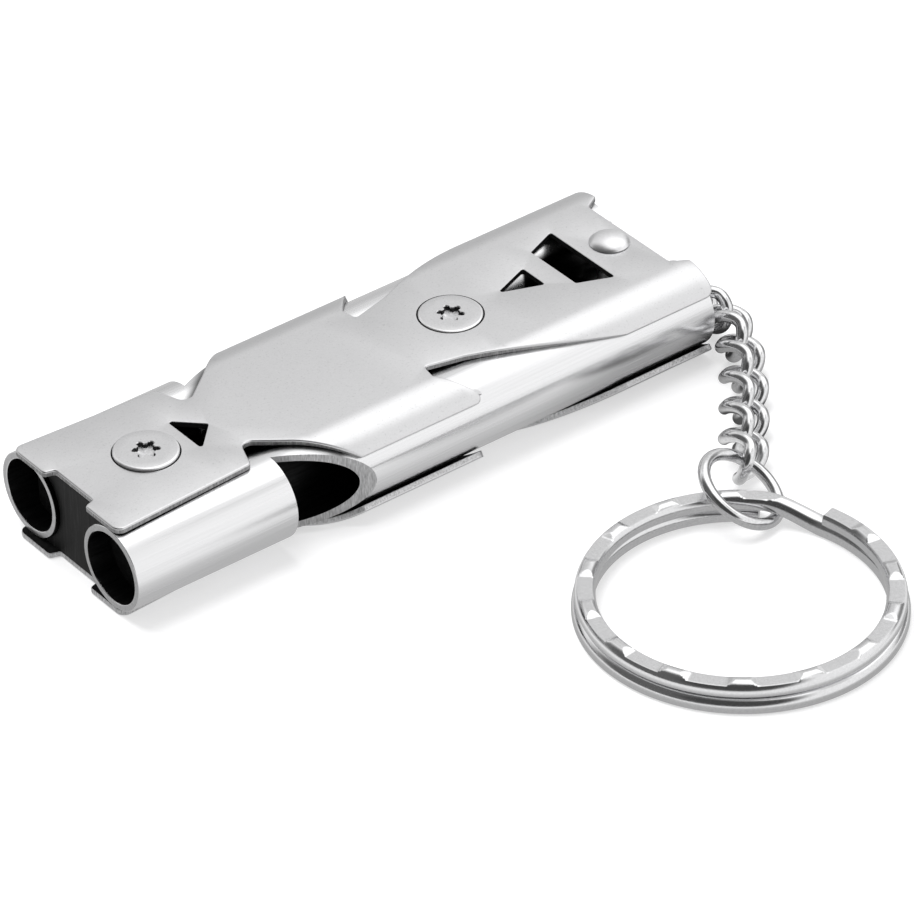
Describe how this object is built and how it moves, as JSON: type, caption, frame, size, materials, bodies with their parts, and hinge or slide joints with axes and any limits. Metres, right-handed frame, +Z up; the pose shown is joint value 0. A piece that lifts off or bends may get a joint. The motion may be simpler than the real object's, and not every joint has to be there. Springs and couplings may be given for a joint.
{
  "type": "bird training whistle",
  "caption": "Steel dog and bird training whistle: side-by-side tubes with sound windows between wrapped cover plates, with a curb chain, jump ring and split key ring.",
  "frame": {"origin": "middle of the underside of the lower cover plate, on the surface that the whistle lies on, half way along the tubes", "axes": "+X along the tubes from the mouth to the chain end, +Y towards the left tube, +Z up through both cover plates"},
  "size_m": [0.0646, 0.0616, 0.0095],
  "materials": {
    "tube": "polished steel tube",
    "plate": "bead-blasted matt steel sheet",
    "plug": "matt black",
    "spacer": "dark matt, faint vertical grain",
    "screw": "satin steel",
    "pin": "polished steel",
    "chain": "polished steel wire",
    "ring": "plated spring steel with pressed flats"
  },
  "bodies": {
    "whistle": {"left_tube": "tube", "right_tube": "tube", "left_fipple_plug": "plug", "right_fipple_plug": "plug", "left_end_plug": "tube", "right_end_plug": "tube", "top_plate": "plate", "bottom_plate": "plate", "mouth_spacer": "spacer", "rear_spacer": "spacer", "top_front_screw": "screw", "top_rear_screw": "screw", "bottom_front_screw": "screw", "bottom_rear_screw": "screw", "chain_pin": "pin"},
    "link_1": {"chain_link_1": "chain"},
    "link_2": {"chain_link_2": "chain"},
    "link_3": {"chain_link_3": "chain"},
    "link_4": {"chain_link_4": "chain"},
    "link_5": {"chain_link_5": "chain"},
    "link_6": {"chain_link_6": "chain"},
    "link_7": {"chain_link_7": "chain"},
    "link_8": {"chain_link_8": "chain"},
    "jump": {"jump_ring": "chain"},
    "key": {"split_ring": "ring"}
  },
  "joints": [
    {"name": "pin_swing", "type": "hinge", "parent": "whistle", "child": "link_1", "pos_m": [0.02657, 0, 0.00305], "axis": [0, 0, 1], "range_deg": [0, 6]},
    {"name": "link_2_swing", "type": "hinge", "parent": "link_1", "child": "link_2", "pos_m": [0.03054, 0.00014, 0.003], "axis": [0.0089, 0.1049, 0.9944], "range_deg": [0, 60]},
    {"name": "link_3_swing", "type": "hinge", "parent": "link_2", "child": "link_3", "pos_m": [0.03227, -0.00278, 0.00294], "axis": [-0.9919, -0.0729, 0.1045], "range_deg": [-8, 4]},
    {"name": "link_4_swing", "type": "hinge", "parent": "link_3", "child": "link_4", "pos_m": [0.03266, -0.00836, 0.00275], "axis": [0.2097, -0.0184, 0.9776], "range_deg": [-2, 40]},
    {"name": "link_5_swing", "type": "hinge", "parent": "link_4", "child": "link_5", "pos_m": [0.03139, -0.01143, 0.00259], "axis": [-0.8002, 0.5741, 0.1735], "range_deg": [-20, 20]},
    {"name": "link_6_swing", "type": "hinge", "parent": "link_5", "child": "link_6", "pos_m": [0.0281, -0.01596, 0.0024], "axis": [0.204, -0.1882, 0.9607], "range_deg": [-15, 30]},
    {"name": "link_7_swing", "type": "hinge", "parent": "link_6", "child": "link_7", "pos_m": [0.02599, -0.0185, 0.00235], "axis": [-0.7432, 0.6461, 0.1736], "range_deg": [-20, 20]},
    {"name": "link_8_swing", "type": "hinge", "parent": "link_7", "child": "link_8", "pos_m": [0.02232, -0.02272, 0.00235], "axis": [0.208, -0.1808, 0.9613], "range_deg": [-20, 30]},
    {"name": "jump_ring_swing", "type": "hinge", "parent": "link_8", "child": "jump", "pos_m": [0.01953, -0.02617, 0.00265], "axis": [0.2805, -0.1446, 0.9489], "range_deg": [-30, 35]},
    {"name": "split_ring_swing", "type": "hinge", "parent": "jump", "child": "key", "pos_m": [0.01766, -0.02877, 0.00209], "axis": [-0.7322, 0.6811, 0], "range_deg": [0, 25]}
  ]
}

**What you are asked to do**: Examine the listing and say how many of its lines contain the string "materials". Give the number alone.

**Finished exercise**: 2